Reggie eventually left Kruyer in search of better prospects and went to work for Sydney Laird. However, when Russell Laird joined the yard a few years later, Reggie knew there was not enough room for two assistants and decided to strike out on his own.

He leased two horses from Stan Elley’s brother – Shamrock and Beylic – and got horses here and there. Considering that he never had more than 20 in his string, he had some good ones.

Those included Bold Monarch (left in his care by Herman Brown for the 1977 Queen’s Plate), Mickey Livanos’ Court Day (Rothmans July), sprinters Top Sail and Hearing, and he also claimed Gatecrasher’s 1976 Met win as Herman Brown was at the sales in New Zealand and left the horse in Reggie’s charge.

Milnerton racecourse

He told us that he had the honour and pleasure of winning the last Republic Day Handicap with a filly called Adrift for Donald Wright and he bought a horse from Highlands called Main Brace for Ward Smith and won the Ward Smith Handicap that he sponsored.

Reggie inherited two Graham Beck owned horses from the late Michael Roberts.  That was to be the seed of his move to Noreen Stud.

He corresponded with Mr Beck about the horses and got them to win two races each. A few years later, Beck purchased Noreen Stud and approached Reggie at the National Sales to run the farm for him.

‘I will give you one ‘effing’ chance – don’t mess it up’. That was the Beck line in the interview that stuck with Reggie.

He told the Sporting Post that Mr Graham Beck was ‘the next best man to God’.

Graham and Rhona Beck

Rhona and Graham Beck

“I was too scared to ask him for anything because he would never say no. He was the greatest loss to racing that I’ve ever known,” said Reggie.
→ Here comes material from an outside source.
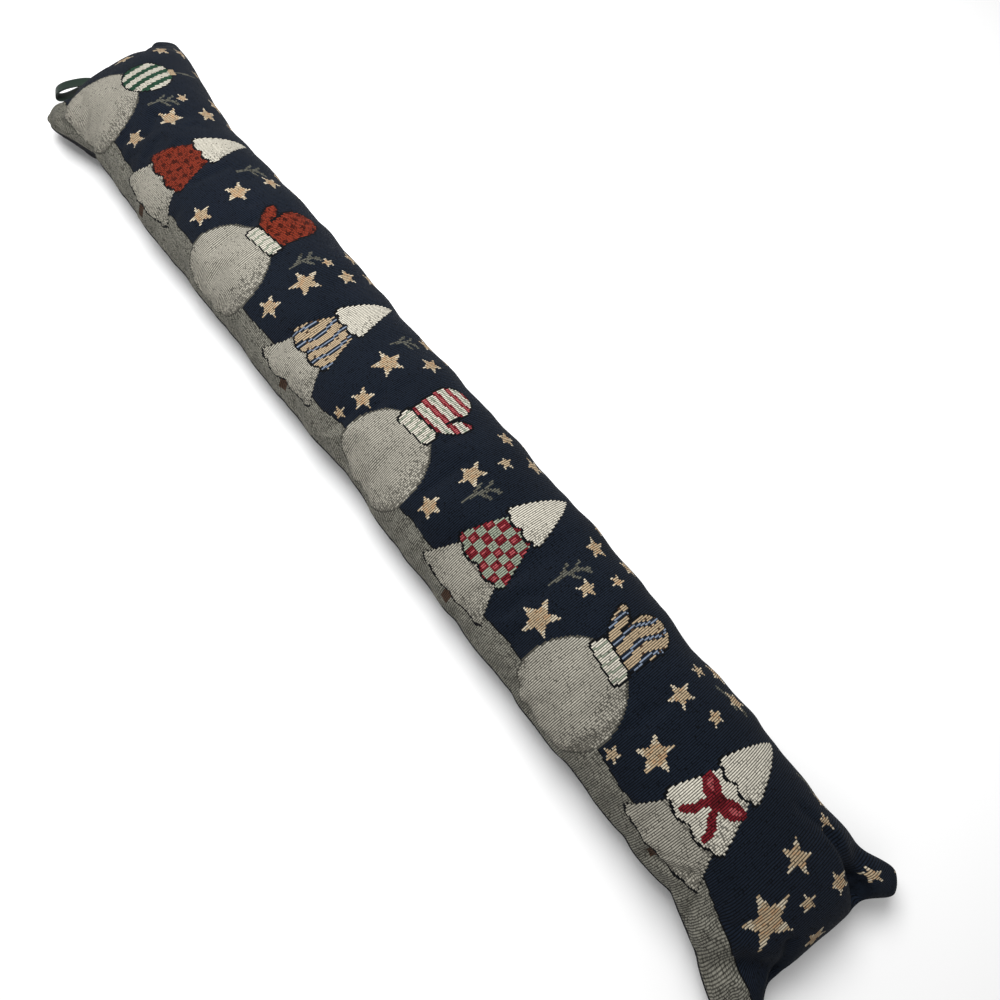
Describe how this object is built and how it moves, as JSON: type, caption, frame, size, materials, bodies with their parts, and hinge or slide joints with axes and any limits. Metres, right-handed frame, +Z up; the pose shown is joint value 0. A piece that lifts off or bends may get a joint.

When he handed in his licence to go and work at Noreen he suggested his friends Wally and Nancy Mitchell, parents of the late Jack Mitchell who was a leading owner for decades, join Peter Kannemeyer, who was a good and trusted friend and a man Reggie rated a great trainer. They enjoyed plenty of success with Peekay.

Reggie Knight, Peter Kannemeyer

Reggie Knight (left) with the late Patti and Peter Kannemeyer

On racing today, Reggie told the Sporting Post that standards had slipped.
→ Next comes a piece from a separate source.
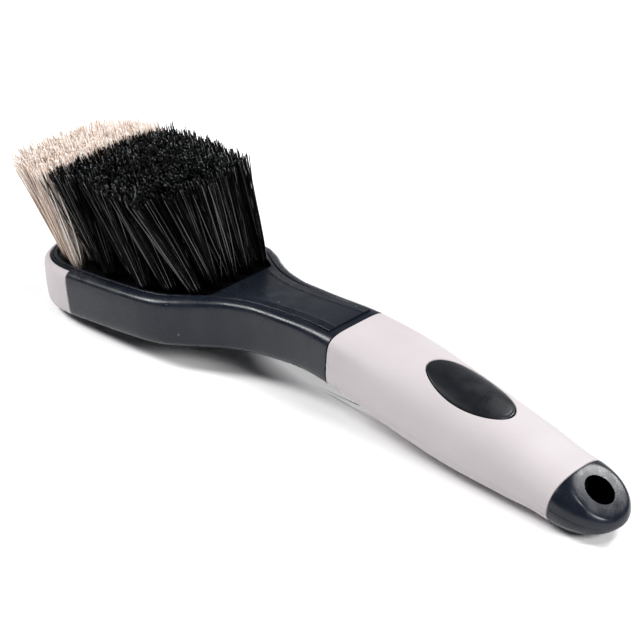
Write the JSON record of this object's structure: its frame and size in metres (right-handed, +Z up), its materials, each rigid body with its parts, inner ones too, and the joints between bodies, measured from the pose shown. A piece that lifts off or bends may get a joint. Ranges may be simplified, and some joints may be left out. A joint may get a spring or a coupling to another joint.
{
  "type": "wheel brush",
  "caption": "Short-handled wheel brush: inset plate with fanned pale and black bristle tufts, soft nose bumper, bent neck, soft grip with an oval thumb pad, and an end cap with a hang hole.",
  "frame": {"origin": "centre of the bounding box, on the surface that the brush lies on", "axes": "+X from the nose towards the hang hole, +Y across the head, +Z up, the way the bristles point"},
  "size_m": [0.285, 0.067, 0.0678],
  "materials": {
    "dark_plastic": "satin moulded hard plastic, dark blue-grey",
    "plate_plastic": "satin moulded hard plastic, dark blue-grey",
    "pale_rubber": "matt soft-touch rubber, pale pinkish grey",
    "black_rubber": "satin black soft insert",
    "pale_bristle": "cream bristle filament",
    "black_bristle": "glossy black bristle filament"
  },
  "bodies": {
    "root": {"body": "dark_plastic", "bristle_plate": "plate_plastic", "nose_bumper": "pale_rubber", "grip_sleeve": "pale_rubber", "thumb_pad": "black_rubber", "end_cap": "dark_plastic", "tuft_pale_row1_1": "pale_bristle", "tuft_pale_row1_2": "pale_bristle", "tuft_pale_row1_3": "pale_bristle", "tuft_pale_row2_1": "pale_bristle", "tuft_pale_row2_2": "pale_bristle", "tuft_pale_row2_3": "pale_bristle", "tuft_pale_row2_4": "pale_bristle", "tuft_pale_row2_5": "pale_bristle", "tuft_pale_row2_6": "pale_bristle", "tuft_pale_row3_1": "pale_bristle", "tuft_pale_row3_2": "pale_bristle", "tuft_pale_row3_3": "pale_bristle", "tuft_pale_row3_4": "pale_bristle", "tuft_pale_row3_5": "pale_bristle", "tuft_pale_row3_6": "pale_bristle", "tuft_pale_row3_7": "pale_bristle", "tuft_black_row4_1": "black_bristle", "tuft_black_row4_2": "black_bristle", "tuft_black_row4_3": "black_bristle", "tuft_black_row4_4": "black_bristle", "tuft_black_row4_5": "black_bristle", "tuft_black_row4_6": "black_bristle", "tuft_black_row5_1": "black_bristle", "tuft_black_row5_2": "black_bristle", "tuft_black_row5_3": "black_bristle", "tuft_black_row5_4": "black_bristle", "tuft_black_row5_5": "black_bristle", "tuft_black_row5_6": "black_bristle", "tuft_black_row5_7": "black_bristle", "tuft_black_row6_1": "black_bristle", "tuft_black_row6_2": "black_bristle", "tuft_black_row6_3": "black_bristle", "tuft_black_row6_4": "black_bristle", "tuft_black_row6_5": "black_bristle", "tuft_black_row6_6": "black_bristle", "tuft_black_row7_1": "black_bristle", "tuft_black_row7_2": "black_bristle", "tuft_black_row7_3": "black_bristle", "tuft_black_row7_4": "black_bristle", "tuft_black_row7_5": "black_bristle", "tuft_black_row7_6": "black_bristle", "tuft_black_row7_7": "black_bristle", "tuft_black_row8_1": "black_bristle", "tuft_black_row8_2": "black_bristle", "tuft_black_row8_3": "black_bristle", "tuft_black_row8_4": "black_bristle", "tuft_black_row8_5": "black_bristle", "tuft_black_row8_6": "black_bristle", "tuft_black_row9_1": "black_bristle", "tuft_black_row9_2": "black_bristle", "tuft_black_row9_3": "black_bristle", "tuft_black_row9_4": "black_bristle", "tuft_black_row9_5": "black_bristle"}
  },
  "joints": []
}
This included the ‘beach dress code’ – a no no for a man who always wore a jacket and tie, no matter the weather.

He said the Stipes used to be respected and feared, and the touching and hugging and photographers patting the winner – antics of today – would never have been allowed back in his day.

He is survived by his son Trevor, daughters Regina and Dalene, and three grandchildren as well as three great grandchildren.

The Knight family will be holding a private memorial service.